While some Democrats acknowledge that the 250 troops constitute a small number for a Texas-size problem, others counter that shoring up the porous border should involve far more than dispatching troops and accuse Perry of political grandstanding.

"Perry would rather talk about boots on the ground rather than how to solve the problem," said Rep. Lon Burnam, D-Fort Worth, a member of the Public Safety Committee in the Texas House. "He would like to completely militarize our border, and I completely disagree with that."

Democratic gubernatorial candidate Bill White, who has denounced Perry's confrontational approach with Washington on border enforcement, has said that he would work with other officials to gain additional federal personnel, equipment and technology to improve border security.

White's staffers said Perry's earlier plans to improve border security included a $4 million program of cameras along the border, which netted about two dozen arrests.

'A Band-Aid'?

"Immigration policy and border security are responsibilities of the federal government, and they're failing us," said Katy Bacon, a spokeswoman for White. "The National Guard troops are not an adequate or long-term solution -- they're only a Band-Aid."

The 250 troops will be assigned exclusively from Texas units and will work under the supervision of U.S. Customs and Border Protection, a branch of the Homeland Security Department, according to state and federal officials. They will be deployed strictly in a support capacity, assisting Border Patrol agents in analyzing intelligence and serving on "entry identification teams" to help spot illegal border crossers, the officials said.

Army Col. Bill Meehan, public affairs officer for the Texas Military Forces, said that one duty will be to help operate so-called scope trucks mounted with giant high-tech surveillance scopes to detect illegal crossers or possible criminal activity. Meehan said the Guard personnel will "be armed for their self-defense," but he declined to elaborate on specific policy covering rules of force.

After the deployment begins next weekend, Guard troops are expected to undergo training at Camp Swift in Bastrop County.

Customs and Border Protection officials will determine where they are assigned along the border, which includes vast stretches of desolate terrain as well as teeming urban centers such as the sister cities of El Paso in Texas and crime-ridden Juarez in Mexico.

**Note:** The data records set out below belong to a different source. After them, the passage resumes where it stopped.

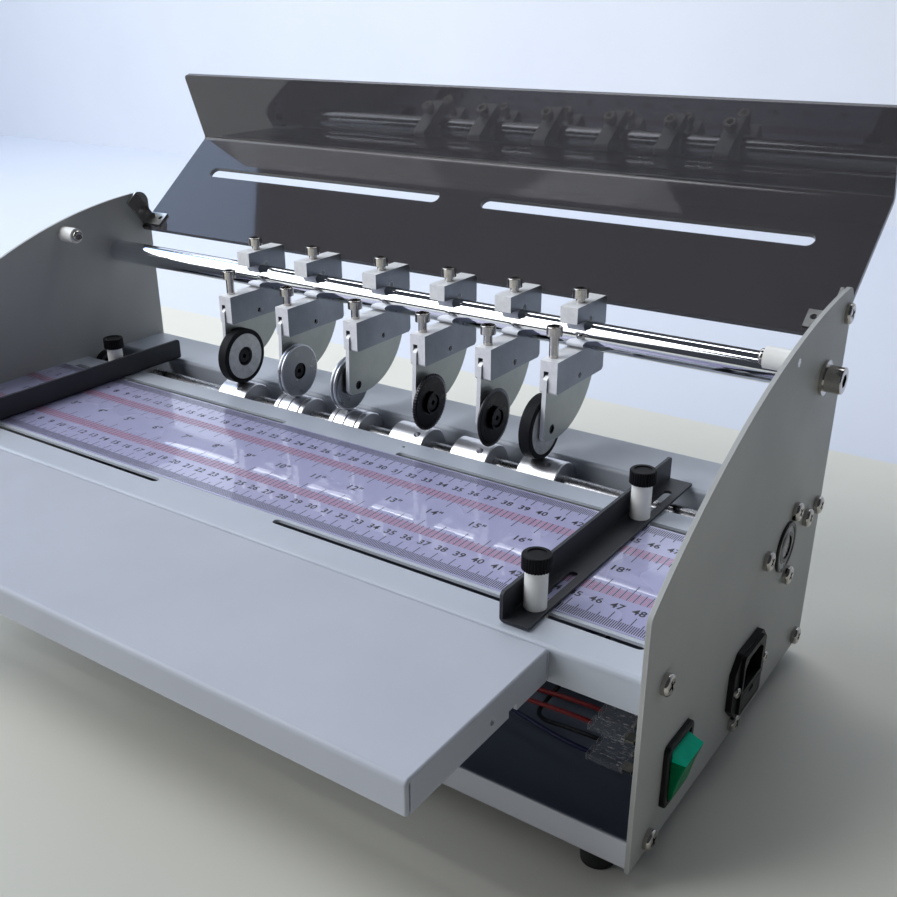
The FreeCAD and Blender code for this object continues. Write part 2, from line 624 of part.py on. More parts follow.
def motor_centre():
    return size("shaft_y"), size("shaft_z") - gear_distance() - size("motor_offset")


def motor_screws():
    y, z = motor_centre()
    return [(y + 20 * math.cos(math.radians(turn)), z + 20 * math.sin(math.radians(turn))) for turn in (-90, 150, 30)]


def gearmotor():
    """A round synchronous gearmotor hung on a bracket, its offset output shaft carrying the pinion."""
    face, length, radius = size("motor_face"), size("motor_length"), size("motor_radius")
    y, z = motor_centre()
    centre = Vector(face, y, z)
    along = Vector(1, 0, 0)
    gearbox = Part.makeCylinder(radius, 18, centre, along)
    can = Part.makeCylinder(radius - 1, length - 18, centre + along * 18, along)
    cap = Part.makeCylinder(6, 2.5, centre + along * length, along)
    motor = gearbox.fuse([can, cap])
    output = Vector(face, size("shaft_y"), size("shaft_z") - gear_distance())
    motor = motor.cut(Part.makeCylinder(4.05, 9, output, along))
    for hole_y, hole_z in motor_screws():
        motor = motor.cut(Part.makeCylinder(1.55, 6, Vector(face, hole_y, hole_z), along))
    node(made(motor.removeSplitter()), "gearmotor")

    floor = size("plate_foot") + size("gauge")
    wall = Part.makeBox(2, 56, 79 - floor, Vector(face - 2, y - 28, floor))
    foot = Part.makeBox(20, 56, 2, Vector(face - 22, y - 28, floor))
    bracket = wall.fuse(foot)
    bracket = bracket.cut(Part.makeCylinder(6, 4, output - along * 3, along))
    for hole_y, hole_z in motor_screws():
        bracket = bracket.cut(Part.makeCylinder(1.6, 4, Vector(face - 3, hole_y, hole_z), along))
    node(made(bracket.removeSplitter()), "motor_bracket")

    left = size("gear_left")
    teeth = gear_blank(size("pinion_teeth"), size("gear_face"), 90 + 180 / size("pinion_teeth"))
    teeth = teeth.cut(Part.makeCylinder(4, size("gear_face"), Vector(), along))
    teeth.translate(Vector(left, output.y, output.z))
    shaft = Part.makeCylinder(4, face + 8 - left, Vector(left, output.y, output.z), along)
    node(made(Part.makeCompound([teeth, shaft])), "motor_pinion")


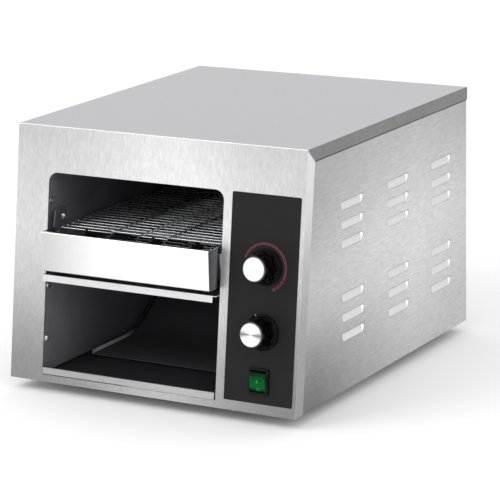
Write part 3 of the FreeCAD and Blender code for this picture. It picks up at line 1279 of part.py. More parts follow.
def build():
    os.makedirs("parts", exist_ok=True)
    right_side = make_right_side_panel()
    upper, lower = tube_places()
    export_node("front_panel", make_front_panel())
    export_node("top_cover", make_top_cover())
    export_node("right_side_panel", right_side)
    export_node("left_side_panel", mirror_x(right_side))
    export_node("rear_panel", make_rear_panel())
    export_node("rear_screws", make_rear_screws())
    export_node("base_plate", make_base_plate())
    export_node("rubber_feet", make_rubber_feet())
    export_node("foot_screws", make_foot_screws())
    left_bushes = [(DRIVE_Y, SHAFT_Z)]
    right_bushes = [(DRIVE_Y, SHAFT_Z), (IDLER_Y, SHAFT_Z)]
    export_node("left_chamber_wall", make_wall(WALL_LEFT - INNER_SHEET, left_bushes))
    export_node("right_chamber_wall", make_wall(WALL_RIGHT, right_bushes))
    export_node("chamber_roof", make_chamber_roof())
    export_node("chamber_back", make_chamber_back())
    export_node("upper_reflector", make_upper_reflector())
    export_node("upper_heater_tubes", make_heaters(upper))
    export_node("upper_heater_coils", make_heater_coils(upper))
    export_node("upper_heater_caps", make_heater_caps(upper))
    export_node("lower_heater_tubes", make_heaters(lower))
    export_node("lower_heater_coils", make_heater_coils(lower))
    export_node("lower_heater_caps", make_heater_caps(lower))
    export_node("feed_apron", make_feed_apron())
    export_node("idler_bracket", make_idler_bracket())
    export_node("crumb_shelf", make_crumb_shelf())
    export_node("toast_chute", make_toast_chute())
    export_node("crumb_tray", make_crumb_tray())
    export_node("tray_runners", make_tray_runners())
    export_node("window_screws", make_window_screws())
    export_node("conveyor_belt", make_conveyor_belt())
    export_node("drive_shaft", make_drive_shaft())
    export_node("drive_sprockets", make_belt_sprockets(DRIVE_Y))
    export_node("drive_shaft_rings", make_drive_rings())
    export_node("chain_wheel", make_chain_wheel())
    export_node("idler_shaft", make_idler_shaft())
    export_node("idler_sprockets", make_belt_sprockets(IDLER_Y))
    export_node("idler_shaft_ring", make_idler_ring())
    export_node("shaft_bushes", make_shaft_bushes())
    export_node("drive_chain", make_drive_chain())
    export_node("motor_pinion", make_motor_pinion())
    export_node("gear_motor", make_gear_motor())
    export_node("motor_plate", make_motor_plate())
    export_node("motor_posts", make_motor_posts())
    export_node("control_panel", make_control_panel())
    export_node("speed_knob", make_knob(SPEED_KNOB_S))
    export_node("speed_knob_cap", make_knob_cap(SPEED_KNOB_S))
    export_node("speed_spindle", make_spindle(SPEED_KNOB_S))
    export_node("speed_control", make_speed_control())
    export_node("heat_knob", make_knob(HEAT_KNOB_S))
    export_node("heat_knob_cap", make_knob_cap(HEAT_KNOB_S))
    export_node("heat_spindle", make_spindle(HEAT_KNOB_S))
    export_node("heat_control", make_heat_control())
    export_node("switch_body", make_switch_body())
    export_node("power_rocker", make_power_rocker())
    export_node("speed_board", make_speed_board())
    export_node("board_posts", make_board_posts())
    export_node("terminal_block", make_terminal_block())
    export_node("cord_gland", make_cord_gland())
    export_node("gland_nut", make_gland_nut())


build()
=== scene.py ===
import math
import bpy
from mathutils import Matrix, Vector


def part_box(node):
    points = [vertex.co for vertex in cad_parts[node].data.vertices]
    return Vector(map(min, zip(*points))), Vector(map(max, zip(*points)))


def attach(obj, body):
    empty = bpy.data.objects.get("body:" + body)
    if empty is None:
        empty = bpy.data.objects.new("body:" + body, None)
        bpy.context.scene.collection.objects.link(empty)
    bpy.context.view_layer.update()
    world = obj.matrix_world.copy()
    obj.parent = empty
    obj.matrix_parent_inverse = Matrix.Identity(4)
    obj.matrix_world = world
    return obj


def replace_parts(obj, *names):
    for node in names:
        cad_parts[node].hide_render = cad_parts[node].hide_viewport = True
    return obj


bl_info = {
    "name": "Conveyor Toaster",
    "version": (1, 0, 0),
    "blender": (4, 5, 0),
    "location": "3D View > Sidebar > Toaster",
    "description": "Dresses the packed conveyor toaster with its steel, belt, knobs and studio",
    "category": "Object",
}

import bmesh
import bpy
from bpy.props import FloatProperty, FloatVectorProperty, IntProperty, PointerProperty
from bpy.types import Operator, Panel, PropertyGroup
from mathutils import Matrix, Vector
from mathutils.geometry import delaunay_2d_cdt

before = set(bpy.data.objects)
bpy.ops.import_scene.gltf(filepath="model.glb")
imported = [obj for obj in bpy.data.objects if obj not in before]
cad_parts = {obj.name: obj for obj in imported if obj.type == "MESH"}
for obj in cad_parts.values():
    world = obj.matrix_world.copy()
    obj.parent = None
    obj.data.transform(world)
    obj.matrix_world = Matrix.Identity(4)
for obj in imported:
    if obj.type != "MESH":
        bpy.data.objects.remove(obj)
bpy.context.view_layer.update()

MM = 0.001
SLANT = math.atan2(45.0, 335.0)
FEET = 15.0
FRONT_FOOT_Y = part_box("top_cover")[1][1] / MM - 510.0
LID_SEAM = 317.5    # foot of the lid's rim
LIP_FOOT = 9.6      # foot of the tray's lip


# Places, all given in millimetres of the case and turned into metres of the row frame

def at(x, y, z):
    """A point of the case: x to the right, y back from the front foot line, z up."""
    return Vector((x, y + FRONT_FOOT_Y, z + FEET)) * MM


def on_front(x, s, out):
    """A point of the slanted front: x to the right, s up the slope, out towards the user."""
    y = s * math.sin(SLANT) - out * math.cos(SLANT)
    z = s * math.cos(SLANT) + out * math.sin(SLANT)
    return at(x, y, z)


FRONT_TURN = Matrix.Rotation(math.radians(90.0) - SLANT, 4, "X")


# Meshes

def new_piece(name, mesh, materials, body="case"):
    for material in materials:
        mesh.materials.append(material)
    piece = bpy.data.objects.new(name, mesh)
    bpy.context.scene.collection.objects.link(piece)
    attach(piece, body)
    return piece


def finish_mesh(bm, name, smooth_angle=35.0):
    bmesh.ops.recalc_face_normals(bm, faces=bm.faces)
    mesh = bpy.data.meshes.new(name)
    bm.to_mesh(mesh)
    bm.free()
    smooth(mesh, smooth_angle)
    return mesh


def smooth(mesh, angle):
    mesh.shade_smooth()
    mesh.set_sharp_from_angle(angle=math.radians(angle))


def merged_copy(node):
    """The node's mesh with its loose triangles joined and its flat areas made whole."""
    bm = bmesh.new()
    bm.from_mesh(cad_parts[node].data)
    bmesh.ops.remove_doubles(bm, verts=bm.verts, dist=2e-6)
    bmesh.ops.dissolve_limit(bm, angle_limit=math.radians(0.6), verts=bm.verts, edges=bm.edges)
    return bm


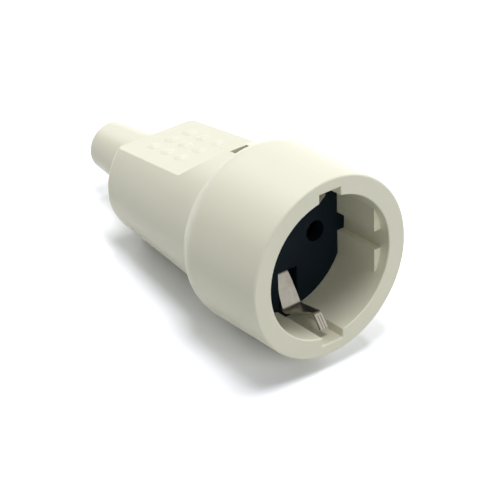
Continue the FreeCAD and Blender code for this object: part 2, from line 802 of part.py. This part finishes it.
nub_height = dim("nub_height")
nub_ball = (dim("nub_radius").value ** 2 + nub_height.value ** 2) / (2 * nub_height.value)
nubs = []
for i in (-1, 0, 1):
    back_by = grip_long - dim("nub_setback") + dim("nub_pitch") * i
    crown = cone_radius(back_by) - dim("pad_cut") + nub_height
    for j in (-1, 0, 1):
        nub = doc.addObject("Part::Sphere", "nub_%d_%d" % (i + 1, j + 1))
        bind(nub, "Radius", nub_ball)
        nubs.append(place(nub, (-grip_front - back_by, dim("nub_pitch") * j, crown - nub_ball)))
nub_reach = dim("nub_pitch") * 1.6
nub_layer = block("nub_layer", -grip_back + dim("nub_setback") - nub_reach, -nub_reach,
                  cone_radius(grip_long) - dim("pad_cut") - wall * 0.5, nub_reach * 2, nub_reach * 2, wall * 2)
spigot_outer = spigot_bore - slide
grip_solid = fuse(
    "grip_solid", grip_eased, common("nub_caps", fuse("nub_balls", *nubs), nub_layer),
    rod("spigot", spigot_outer, -grip_front - wall * 2, grip_front + wall * 2 - spigot_front),
    latch_ring("latch_teeth", slide))

spigot_inner = spigot_outer - dim("spigot_wall")
inner_step = wall * 2.4
cavity = cut(
    "cavity",
    turned("cavity_cone", [
        (-grip_front + spare, 0), (-grip_front + spare, spigot_inner), (-grip_front - wall * 1.7, spigot_inner),
        (-grip_front - inner_step, cone_radius(inner_step) - wall),
        (-grip_back + wall, cone_radius(grip_long - wall) - wall), (-grip_back + wall, 0)]),
    side_slab("cavity_roof", pad_outline(wall), grip_radius))
release = dim("release_half")
release_long = dim("release_length")
release_edge = dim("release_through")
release_cutter = side_slab("release_cutter", [
    (-grip_front - release_long, cone_radius(release_long)),
    (-grip_front - release_edge, cone_radius(release_edge) - dim("release_drop")),
    (-grip_front - release_edge, boss_radius),
    (-cup_back, boss_radius), (-cup_back, grip_radius * 1.5), (-grip_front - release_long, grip_radius * 1.5),
], release)
finish("grip_cover", cut(
    "grip_cover", grip_solid, cavity,
    rod("spigot_hollow", spigot_inner, -grip_front, grip_front + spare - spigot_front),
    rod("cord_hole", cord, -gland_end - spare, gland_end - grip_back + wall + spare * 2),
    release_cutter))

doc.recompute()

# Rest pose: the plane under the part touches the shoulder's round and the grip's rear round.

front_x = -straight.value
front_z = -(cup - shoulder).value
span_x = front_x + (grip_back - rim_round).value
span_z = -rim_centre.value - front_z
angle = math.asin((shoulder - rim_round).value / math.hypot(span_x, span_z)) + math.atan2(span_z, span_x)
sine = math.sin(angle)
cosine = math.cos(angle)
low = front_x * sine + front_z * cosine - shoulder.value
x_high = (cup - mouth).value * sine + mouth.value * (1 - cosine)
x_low = (gland_round - gland_end).value * cosine - (gland_tip - gland_round).value * sine - gland_round.value
middle = (x_high + x_low) / 2
rest = FreeCAD.Placement(FreeCAD.Vector(-middle, 0, -low),
                         FreeCAD.Rotation(FreeCAD.Vector(0, 1, 0), -math.degrees(angle)))
for item in parts.values():
    item.Placement = rest.multiply(item.Placement)
doc.recompute()
print("rest tilt %.4f deg, shift x %.4f z %.4f mm" % (math.degrees(angle), -middle, -low))

for item in doc.Objects:
    if {"Invalid", "Error"} & set(item.State):
        raise RuntimeError("%s failed: %s" % (item.Name, item.State))
for name, item in parts.items():
    if item.Shape.isNull() or not item.Shape.isValid():
        raise RuntimeError("%s has no sound shape" % name)
os.makedirs("parts", exist_ok=True)
for name, item in parts.items():
    item.Shape.exportStep("parts/%s.step" % name)
    print("%-26s %9.1f mm3 %d solid(s)" % (name, item.Shape.Volume, len(item.Shape.Solids)))
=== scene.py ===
import json
import math

import bpy
from mathutils import Matrix, Vector

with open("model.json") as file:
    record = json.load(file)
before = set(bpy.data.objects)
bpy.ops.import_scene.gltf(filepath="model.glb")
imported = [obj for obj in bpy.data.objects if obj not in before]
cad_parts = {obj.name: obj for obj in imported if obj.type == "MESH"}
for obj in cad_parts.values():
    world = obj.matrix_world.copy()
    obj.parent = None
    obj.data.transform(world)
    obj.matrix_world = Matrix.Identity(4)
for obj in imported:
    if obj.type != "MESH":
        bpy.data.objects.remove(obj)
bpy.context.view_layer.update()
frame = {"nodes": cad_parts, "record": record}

MM = 0.001

# How the part lies: the socket axis rises by TILT, and the mouth's centre is at AXIS_ORIGIN.
TILT = math.radians(9.821)
AXIS_ORIGIN = Vector((44.870, 0.0, 28.884)) * MM

# The camera, fitted to the photo: its place in mm and its directions, both along the socket axis.
CAMERA_PLACE = (361.6, -310.0, 271.7)
CAMERA_RIGHT = (0.6324, 0.7740, -0.0315)
CAMERA_UP = (-0.361, 0.3304, 0.8721)
FOCAL_LENGTH_PIXELS = 2200
PICTURE_WIDTH_PIXELS = 504
SENSOR_WIDTH_MM = 36
CLIP_START = 0.01
CLIP_END = 20

# The lamps: name, place in m, diameter in m, power in W. All of them face LAMP_TARGET.
LAMP_TARGET = (0, 0, 0.03)
LAMPS = (
    ("top_box", (0, -0.03, 1.0), 0.4, 4.4),
    ("front_box", (0.9, 0, 0.45), 0.6, 2.2),
    ("far_box", (0.1, 0.9, 0.5), 0.4, 3.3),
    ("rear_box", (-0.85, 0, 0.55), 0.6, 2.3),
    ("near_box", (-0.6, -0.6, 0.6), 0.6, 0.8),
    ("glint_box", (-0.5, 0.4, 0.8), 0.1, 1.6),
)

# The floor, in m: its colour as the camera sees it near the part and far from it, the distances
# between which one turns into the other, and its colour as it lights the part.
FLOOR_SIZE = 8.0
# FLOOR_SEEN is bluish: where the floor lies in the part's shadow this paints a blue tint into the
# shade, while the lit floor clips to white.
FLOOR_SEEN = (1.32, 1.34, 1.42)
FLOOR_SEEN_FAR = (4.0, 4.0, 4.0)
FAR_STARTS = 0.5
FAR_ENDS = 2.0
FLOOR_BOUNCE = (0.64, 0.65, 0.62)

# The sky's strength: as light on the part, and as the camera sees it.
SKY_LIGHT = 0.13
SKY_SEEN = 1.0

# The plastic's cloud and grain: noise scales in waves per metre, the grain's depth in m, and how
# far it changes the roughness.
CLOUD_SCALE = 60.0
GRAIN_SCALE = 2600.0
GRAIN_DEPTH = 0.00002
GRAIN_TO_ROUGH = 0.06

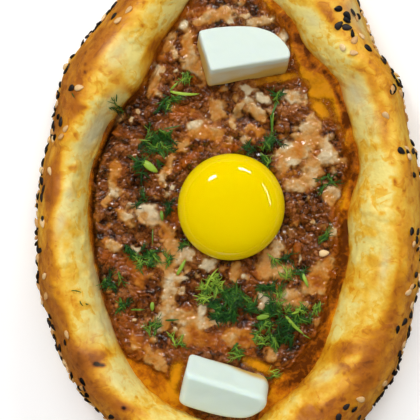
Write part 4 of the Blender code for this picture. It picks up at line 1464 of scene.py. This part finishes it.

Department of Public Safety Director Steve McCraw, who oversees homeland security for the state, said he would like to see the Guard troops assigned to rural observation outposts to complement Texas Ranger "recon teams" that are part of Operation Border Star, the state's multiagency border task force.

Under President George W. Bush, 6,000 Guard troops were deployed in all four border states to help the Border Patrol during ramped-up efforts to combat illegal immigration from 2006 to 2008. Known as Operation Jump Start, the deployment included 3,000 Guard personnel assigned to Texas, virtually all from units in the Lone Star State.

Perry, who initiated Operation Border Star in 2006 from earlier border enforcement efforts, has continually complained that the Obama administration has been unresponsive to his calls for more border personnel to carry out a federal responsibility. He originally asked for 1,000 National Guard troops in February 2009.

Want more? Pay more

Federal officials have reportedly said that states that want more troops may have them, as long as they pick up the tab for the additions.

Perry noted in his letter to Obama that the Texas Legislature has already dedicated more than $200 million in recent years to border security. He also repeated his request for 1,000 Guard troops.

"This is a federal responsibility, and it shouldn't fall on the backs of Texans to pick up the tab and responsibility for security on the border," Cesinger said. "We don't think it's unreasonable to ask the federal government to pay for something that's their responsibility in the first place."

However, "while it's a federal responsibility, it's a Texas problem," she said. "We're not going to stand by and put the lives of Texans at risk."

Cesinger didn't say that means that Texans will pay for more guardsmen, but she said Perry will continue asking Obama for more guardsmen funded by the federal government.

Republican Attorney General Greg Abbott, contending that the 250-troop deployment "is not going to get the job done," said the state may have to consider funding more personnel for the border.

"I feel that public safety has to be the primary function of government, whether it be state or federal, and we want the federal government to provide the resources that are needed," Abbott said last week. "To the extent they don't, I believe the state needs to step up."

Republicans and Democrats were split on the value of the deployment.

U.S. Rep. Henry Cuellar, D-Laredo, praised Obama's actions, saying, "The temporary deployment will provide immediate support to our federal law enforcement until Customs and Border Protection and ICE [Immigration and Customs Enforcement] can recruit and train additional officers, agents and analysts."